Me
he acostumbrado tanto a no contarle a nadie lo que me sucede, que a veces me
siento atrapada dentro de mí misma. Tal vez no sea lo mejor, pero confiar se me
convertido en un trabajo imposible.
Tengo muy buenos amigos, no puedo negar
eso, pero llegó un momento en el cual dejé de sentir que relatarles mis
sentimientos era beneficioso. Justo en ese instante, terminé de cerrar la
pequeña ventana por la cual se asomaba lo que siento.

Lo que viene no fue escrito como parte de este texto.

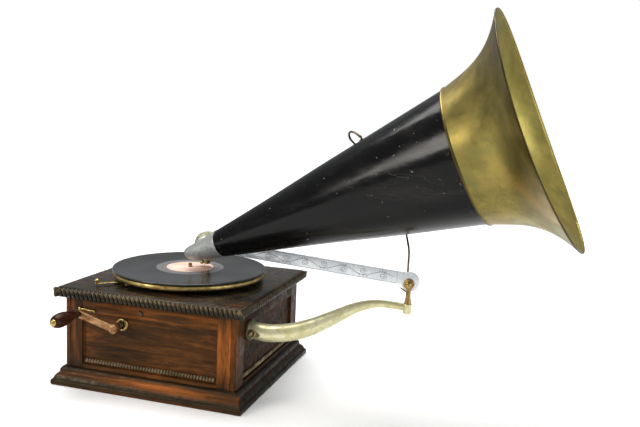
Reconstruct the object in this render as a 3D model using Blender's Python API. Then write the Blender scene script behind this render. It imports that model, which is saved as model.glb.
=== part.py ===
"""Wind-up phonograph with a front-mounted support arm, a travelling arm and a flared horn.

Sizes are millimetres until they reach a mesh, which is in metres.
Origin: middle of the case's underside, on the table. +X runs along the crank side towards the bell,
-Y is the crank side, +Z is up.
"""

from math import acos, atan2, cos, hypot, pi, radians, sin, sqrt

import bmesh
import bpy
from mathutils import Matrix, Vector

MM = 0.001
MERGE = 0.002                               # points closer than this are one point
GAP = 0.3                                   # clearance kept between neighbouring solids

# Case
BODY_X = 291.0
BODY_Y = 277.0
PLINTH_OVERHANG = 17.0
PLINTH_HEIGHT = 29.0
TOP_OVERHANG = 13.8
CASE_TOP = 158.0
TOP_THICK = 16.6
TOP_UNDER = CASE_TOP - TOP_THICK
ROPE_WIDTH = 8.0
BOTTOM_THICK = 10.0
POST = 30.0
RAIL_LOW = 119.0                            # underside of the top rails
LEDGE = 35.0                                # top of the bottom rails
RECESS = 4.0                                # panels stand this far behind the rails
PANEL_THICK = 8.0

# Turntable
RECORD_R = 127.0
RECORD_TOP = 177.0
RECORD_THICK = 2.4
LABEL_R = 39.0
PLATTER_R = 126.0
PLATTER_TOP = 173.0
PLATTER_LOW = 165.0
RIM_WALL = 4.5
WEB_THICK = 3.0
MAT_THICK = 1.0
PIN_R = 3.2
PIN_TOP = 184.0
SPINDLE_R = 3.0

# Motor
BED_LOW = 137.0
FRAME_LOW = 50.0
FRAME_THICK = 4.0
FRAME_TOP = FRAME_LOW + FRAME_THICK
MODULE = 2.0
WHEEL_TEETH = 24                            # intermediate wheel
GREAT_TEETH = 36                            # wheel on the spring barrel
PINION_TEETH = 6
ARBOR = (-46.5, 20.0)
BARREL_R = 32.0
BARREL_LOW = 62.0
BARREL_HIGH = 92.0
GEAR_FACE = 4.0
UPPER_GEAR_Z = 110.0
WORM_WHEEL_R = 17.0
WORM_R = 4.5
GOVERNOR_Z = 86.0
GOVERNOR_X = WORM_WHEEL_R + WORM_R + 0.4
GOVERNOR_R = 1.6                            # pivots of the governor's shaft
CROWN_R = 18.0
CROWN_Z = 95.0
GREAT_R = MODULE * GREAT_TEETH / 2
WHEEL_R = MODULE * WHEEL_TEETH / 2
PINION_R = MODULE * PINION_TEETH / 2
ARBOR_R = 3.0
INTERMEDIATE_R = 2.5
BED_LEFT = -90.0
BED_RIGHT = 62.0
BED_HALF = 66.0
POSTS = ((-80.0, -58.0), (52.0, -58.0), (-80.0, 57.0), (52.0, 57.0))
POST_R = 4.0
LUG_Y = (-34.0, -30.0)                      # the bedplate's lug, which carries the winding shaft
THROUGH = 20.0                              # length of a drill that goes right through a plate
SPEED_X = -12.9                             # the speed screw, on the front
SPEED_Z = 129.0
REGULATOR_X = 2.0
REGULATOR_Y = -55.5
SPRING_TURNS = 4
SPRING_STEPS = 14                           # points to one turn of the mainspring
SPRING_STRIP = 0.8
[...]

Primero, odio que alguien sienta
lástima. Pobre, desafortunada, vendrán cosas mejores, todo tiene su momento,
debes hacer esto o aquello y demás frases clichés comenzaron a ser tan molestas
para mí, que prefiero no oírlas.
Segundo, que no a todos podemos
abrirles nuestra vida. Algunos sólo se aprovechan para llenarte de malas
vibras, hacer que todo vaya peor, burlarse o contárselo al resto de sus
conocidos. Lamentablemente, esa gente abunda.
Y tercero y último: nuestros problemas
la mayoría de las veces son muy pequeñitos delante de los de otros. En muchas
ocasiones, sólo lo ven como una tontería, lo cual termina molestando a tus
amigos y soy de las que prefiere no fastidiar a nadie.
Entonces, por todas estas razones, se
quedan dentro de mí muchas quejas, dudas, presiones, tristezas, incluso
alegrías. Pero llega un momento en el cual sientes que no puedes más. Que
necesitas que alguien te tome del brazo, te sacuda y te diga que algo no está
bien, que debes salir adelante.
Necesitas
también que alguien te abrace fuerte y te diga que está feliz por tus logros. O
que se ría de las tonterías que has hecho por obtener algo.
Confiar es necesario, lo sé. Todos
debemos hacerlo en algún momento, pero es tan difícil que a veces preferimos
encerrarnos y nuestros propios pensamientos nos comen por dentro.